Before buying her Mega Millions lottery ticket this morning, Ruth Scott prayed that she would win the $400 million jackpot.
“You never know when your blessing will hit,” she said. “Even though gambling is a sin.”
If Ms. Scott gets lucky — really, really, really, really, really lucky — she could win a chunk of the $400 million. That’s the third largest jackpot in the game’s history and the sixth highest in the history of the United States.
The winning numbers will be announced on Tuesday. If no one is lucky enough to choose all six of the numbers, the jackpot will increase by a portion of ticket sales.

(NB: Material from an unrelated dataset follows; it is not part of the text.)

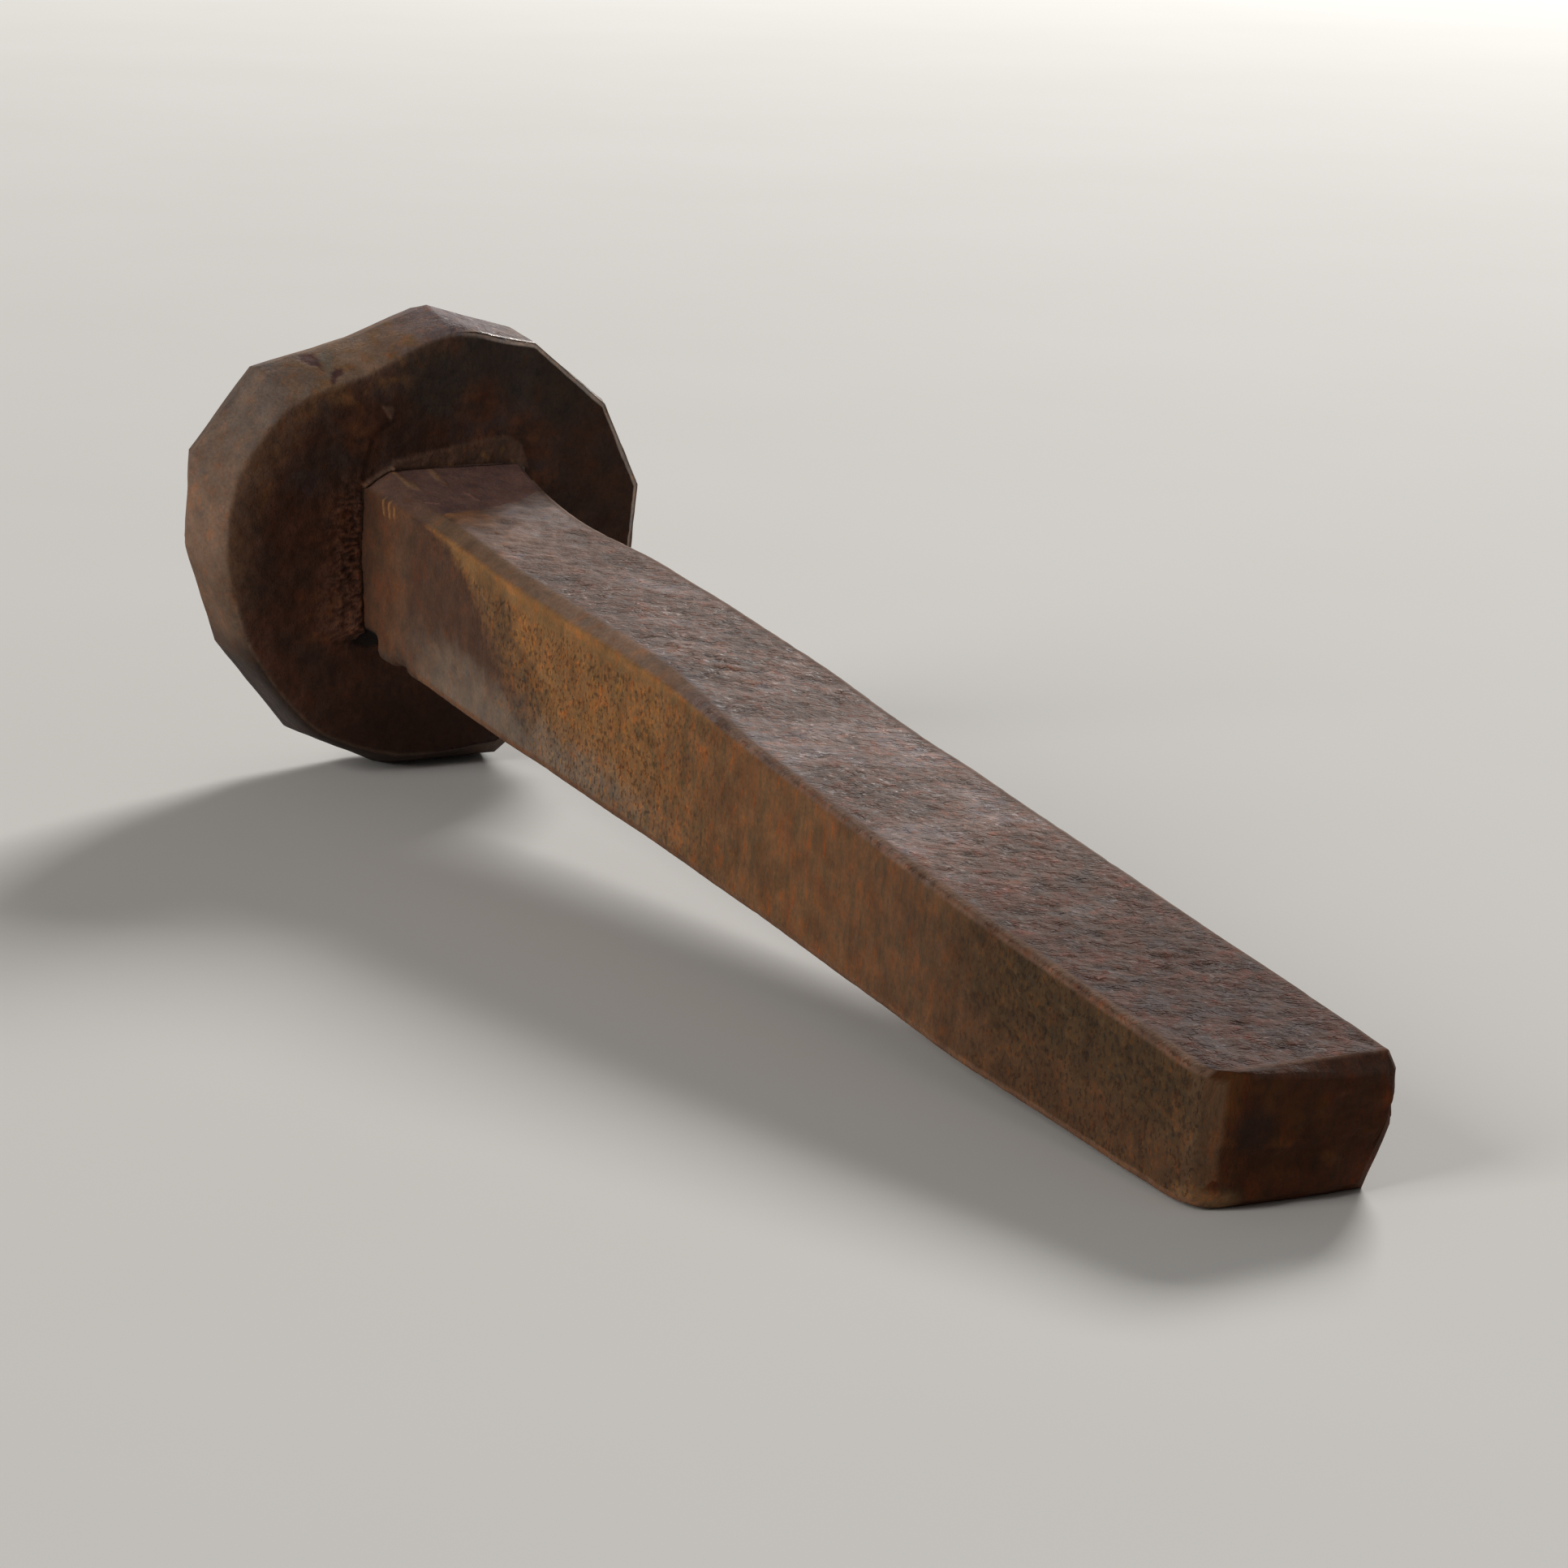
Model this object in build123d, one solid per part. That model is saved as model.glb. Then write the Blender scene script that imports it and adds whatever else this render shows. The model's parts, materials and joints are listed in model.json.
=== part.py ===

That’s how it’s been going since Jan. 7, when the contest started with a $15 million jackpot, Pennsylvania Lottery spokesperson Lauren Bottaro said.
Proceeds of ticket sales in Pennsylvania go to programs that benefit seniors, such as rent rebates, transportation services and the PACE medication assistance program.
The 7-Eleven on Wood Street, Downtown, where Ms. Scott bought her ticket, has braced itself for customers seeking the titanic jackpot. The employees are used to it. Whenever the Mega Millions or Powerball jackpot gets big, an extra employee comes in to work a cash register. Sometimes, the line for tickets wraps around the store, employee Fareeha Sohail said.
Most customers buy a couple tickets, but there are some who leave with 60 or 70. It’s common for office workers to pool their money to buy a couple hundred.
This morning, some customers buying Mega Millions tickets made small talk with the cashiers about their luck. Other customers are more serious.
“They say, ‘Give me the winning number,’” employee Nishan Darji said.
If her prayer is answered, Ms. Scott, of Fineview, will use the money to move out of her public housing complex into a house with her fiance.
She’s feeling lucky. Her neuropathy — a diabetes-related nerve disorder that causes pain in her legs — has been mild lately. She takes that as a good sign.
According to the Mega Millions website, though, her chances are slim: the chance of winning the jackpot is one in 258 million. One is more likely to die from all sorts of catastrophies — lightning, dog attacks, tsunamis, fireworks mishaps — than to draw the winning ticket.
Glenn Liberi, of Crafton, bought two tickets from a CVS Pharmacy Downtown today. He plans to retire if he wins the $400 million. Does he think he’ll win?
“No,” he said, laughing.
Mr. Liberi, a maintenance worker, plays lottery games almost every day. He won $200 from a scratch-off a couple weeks ago, but he loses money overall.
He just likes the suspense, he said.